John Lennon performing in New York City, New York August 1972. Photo by Vinnie Zuffante/Getty Images.

Mark David Chapman, who shot and killed former Beatle John Lennon in 1980, was denied parole on Friday by the New York state’s Department of Corrections for the eighth time.

Following a hearing on Wednesday (August 20), the three member board said the killing of former Beatles musician Lennon had “devastated a family and those who loved the victim”.

“Your release would be incompatible with the welfare of society and would so deprecate the serious nature of the crime as to undermine respect for the law,” the board concluded.

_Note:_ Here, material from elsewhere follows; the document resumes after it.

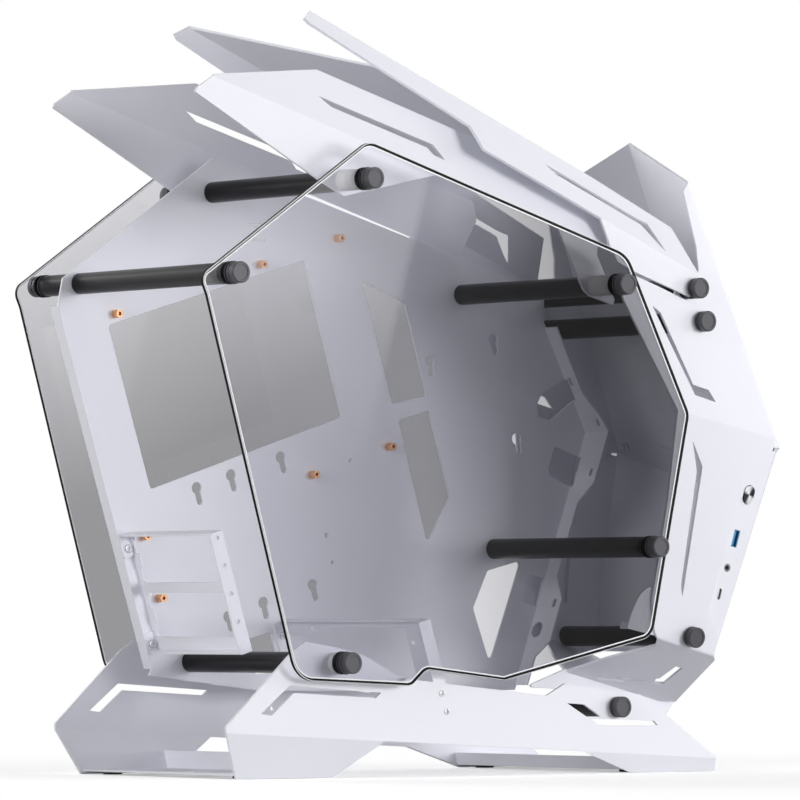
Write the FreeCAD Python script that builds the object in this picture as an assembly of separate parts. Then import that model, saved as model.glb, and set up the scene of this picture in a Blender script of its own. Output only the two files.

At Chapman’s previous hearing in 2012, the panel had acknowledged Chapman’s prison record of good conduct and programme achievements but said a “release at this time would greatly undermine respect for the law and tend to trivialize the tragic loss of life which you caused as a result of this heinous, unprovoked, violent, cold and calculated crime”.

The 59-year-old is serving a prison sentence of 20 years to life for shooting Lennon four times in the back outside the musician’s New York City apartment building on December 8, 1980.

He pleaded guilty to second-degree murder and was sentenced in 1981.

Chapman has come up for parole every two years since 2000 and has been turned down each time.

He can re-apply for parole again in two years.